Exercise: The listing below should be written out exactly; please include all of it.

Given information:
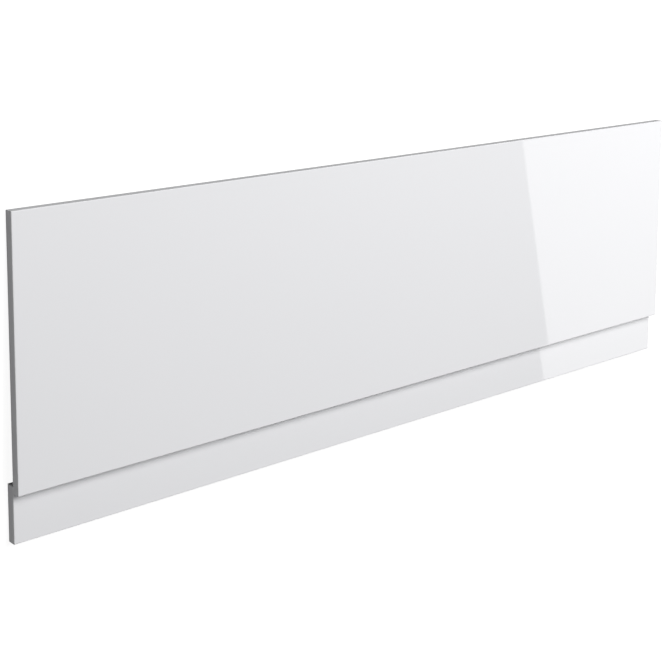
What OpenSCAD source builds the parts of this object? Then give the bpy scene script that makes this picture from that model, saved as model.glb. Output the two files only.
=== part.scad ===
// Two-piece bath front panel of foil-wrapped board: a main panel and a plinth lapped behind it.
// Both boards are drawn in the panel's own directions: X along its length, Y up towards the bath's rim
// and Z out of its front face, with Y = 0 at the main panel's bottom edge and Z = 0 on its front face.
// Then they are laid on their backs, as the panel lies by itself on a level floor, with +Z up.

/* [Boards] */
// Length of both boards, along the bath
length = 1700; // [1200:10:1800]
// Height of the main panel, from its bottom edge to the bath's rim
main_h = 472; // [360:1:600]
// Thickness of the main panel
main_t = 18; // [15:0.5:25]
// Height of the plinth, from the floor to its top edge
plinth_h = 100; // [60:1:200]
// Thickness of the plinth
plinth_t = 18; // [15:0.5:25]
// How far the plinth's top edge stands up behind the main panel
lap = 12; // [11:0.5:50]

/* [Edges] */
// Radius of the routed arris round each board's front face
arris_r = 1.5; // [0.5:0.1:4]

/* [Screws] */
// Number of screws along the lap
screw_count = 5; // [2:1:9]
// Distance from each end of the panel to the nearest screw
screw_inset = 50; // [20:1:150]
// Diameter of the screws' clearance holes in the plinth
clearance_d = 4.5; // [3.5:0.1:5.5]
// Diameter of the countersinks at the plinth's back face
countersink_d = 9; // [7:0.1:10]
// Diameter of the pilot holes in the back of the main panel
pilot_d = 2.8; // [2:0.1:3.3]
// How deep the screws go into the main panel
screw_bite = 12; // [6:0.5:13]

/* [Hidden] */
$fn = 48;
// How far each cutter runs past the face that it opens
past = 1;
// The main panel lies on its own top back arris and on the plinth's, so it slopes by this angle
tilt = atan(plinth_t / (main_h - lap));
// Height of the screws above the main panel's bottom edge: halfway up the lap
screw_y = lap / 2;
screw_pitch = (length - 2 * screw_inset) / (screw_count - 1);
screw_xs = [for (i = [0:screw_count - 1]) screw_inset - length / 2 + i * screw_pitch];

// Where a point [y, z] of the panel's cross-section comes to lie when the panel has tipped onto its back
function tipped(p) = [p[0] * cos(tilt) + p[1] * sin(tilt), p[1] * cos(tilt) - p[0] * sin(tilt)];

// The lowest line, and the two ends of the cross-section along the floor
floor_z = tipped([lap, -main_t - plinth_t])[1];
foot_end = tipped([lap - plinth_h, -main_t - plinth_t])[0];
rim_end = tipped([main_h - arris_r, -arris_r])[0] + arris_r;

// Lays the panel on its back, with the middle of its outline over the origin and its lowest line on the floor
module laid_down() {
    translate([0, -(foot_end + rim_end) / 2, -floor_z]) rotate([-tilt, 0, 0]) children();
}

// Cross-section of a board, w wide and t thick, with its front side on the X axis and both front corners round
module routed_section(w, t) {
    difference() {
        translate([-w / 2, -t]) square([w, t]);
        for (side = [-1, 1]) translate([side * (w / 2 - arris_r), -arris_r]) difference() {
            translate([side > 0 ? 0 : -arris_r - past, 0]) square([arris_r + past, arris_r + past]);
            circle(r = arris_r);
        }
    }
}

// A board with its front face up at Z = 0, centred on the Z axis. The router rounds the arris all the way
// round the face, so the two sections meet in a mitre at each corner.
module routed_board(l, h, t) {
    intersection() {
        rotate([90, 0, 90]) linear_extrude(l, center = true) routed_section(h, t);
        rotate([90, 0, 0]) linear_extrude(h, center = true) routed_section(l, t);
    }
}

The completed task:
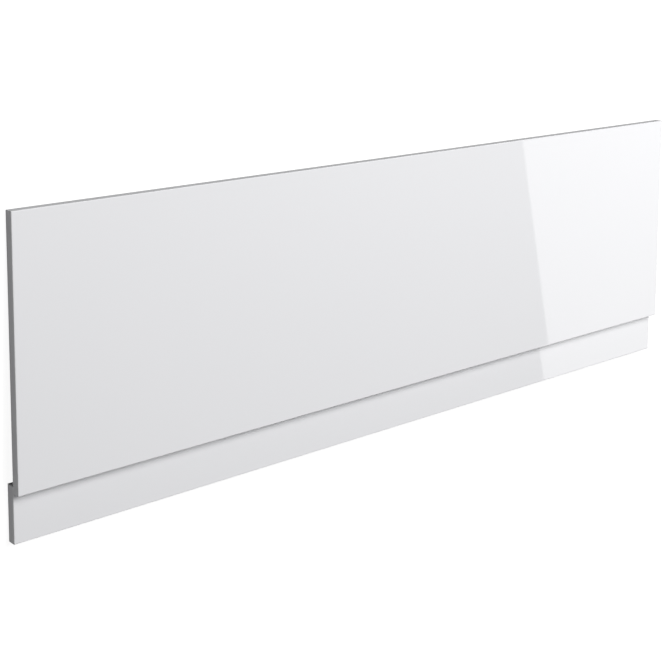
What OpenSCAD source builds the parts of this object? Then give the bpy scene script that makes this picture from that model, saved as model.glb. Output the two files only.
=== part.scad ===
// Two-piece bath front panel of foil-wrapped board: a main panel and a plinth lapped behind it.
// Both boards are drawn in the panel's own directions: X along its length, Y up towards the bath's rim
// and Z out of its front face, with Y = 0 at the main panel's bottom edge and Z = 0 on its front face.
// Then they are laid on their backs, as the panel lies by itself on a level floor, with +Z up.

/* [Boards] */
// Length of both boards, along the bath
length = 1700; // [1200:10:1800]
// Height of the main panel, from its bottom edge to the bath's rim
main_h = 472; // [360:1:600]
// Thickness of the main panel
main_t = 18; // [15:0.5:25]
// Height of the plinth, from the floor to its top edge
plinth_h = 100; // [60:1:200]
// Thickness of the plinth
plinth_t = 18; // [15:0.5:25]
// How far the plinth's top edge stands up behind the main panel
lap = 12; // [11:0.5:50]

/* [Edges] */
// Radius of the routed arris round each board's front face
arris_r = 1.5; // [0.5:0.1:4]

/* [Screws] */
// Number of screws along the lap
screw_count = 5; // [2:1:9]
// Distance from each end of the panel to the nearest screw
screw_inset = 50; // [20:1:150]
// Diameter of the screws' clearance holes in the plinth
clearance_d = 4.5; // [3.5:0.1:5.5]
// Diameter of the countersinks at the plinth's back face
countersink_d = 9; // [7:0.1:10]
// Diameter of the pilot holes in the back of the main panel
pilot_d = 2.8; // [2:0.1:3.3]
// How deep the screws go into the main panel
screw_bite = 12; // [6:0.5:13]

/* [Hidden] */
$fn = 48;
// How far each cutter runs past the face that it opens
past = 1;
// The main panel lies on its own top back arris and on the plinth's, so it slopes by this angle
tilt = atan(plinth_t / (main_h - lap));
// Height of the screws above the main panel's bottom edge: halfway up the lap
screw_y = lap / 2;
screw_pitch = (length - 2 * screw_inset) / (screw_count - 1);
screw_xs = [for (i = [0:screw_count - 1]) screw_inset - length / 2 + i * screw_pitch];

// Where a point [y, z] of the panel's cross-section comes to lie when the panel has tipped onto its back
function tipped(p) = [p[0] * cos(tilt) + p[1] * sin(tilt), p[1] * cos(tilt) - p[0] * sin(tilt)];

// The lowest line, and the two ends of the cross-section along the floor
floor_z = tipped([lap, -main_t - plinth_t])[1];
foot_end = tipped([lap - plinth_h, -main_t - plinth_t])[0];
rim_end = tipped([main_h - arris_r, -arris_r])[0] + arris_r;

// Lays the panel on its back, with the middle of its outline over the origin and its lowest line on the floor
module laid_down() {
    translate([0, -(foot_end + rim_end) / 2, -floor_z]) rotate([-tilt, 0, 0]) children();
}

// Cross-section of a board, w wide and t thick, with its front side on the X axis and both front corners round
module routed_section(w, t) {
    difference() {
        translate([-w / 2, -t]) square([w, t]);
        for (side = [-1, 1]) translate([side * (w / 2 - arris_r), -arris_r]) difference() {
            translate([side > 0 ? 0 : -arris_r - past, 0]) square([arris_r + past, arris_r + past]);
            circle(r = arris_r);
        }
    }
}

// A board with its front face up at Z = 0, centred on the Z axis. The router rounds the arris all the way
// round the face, so the two sections meet in a mitre at each corner.
module routed_board(l, h, t) {
    intersection() {
        rotate([90, 0, 90]) linear_extrude(l, center = true) routed_section(h, t);
        rotate([90, 0, 0]) linear_extrude(h, center = true) routed_section(l, t);
    }
}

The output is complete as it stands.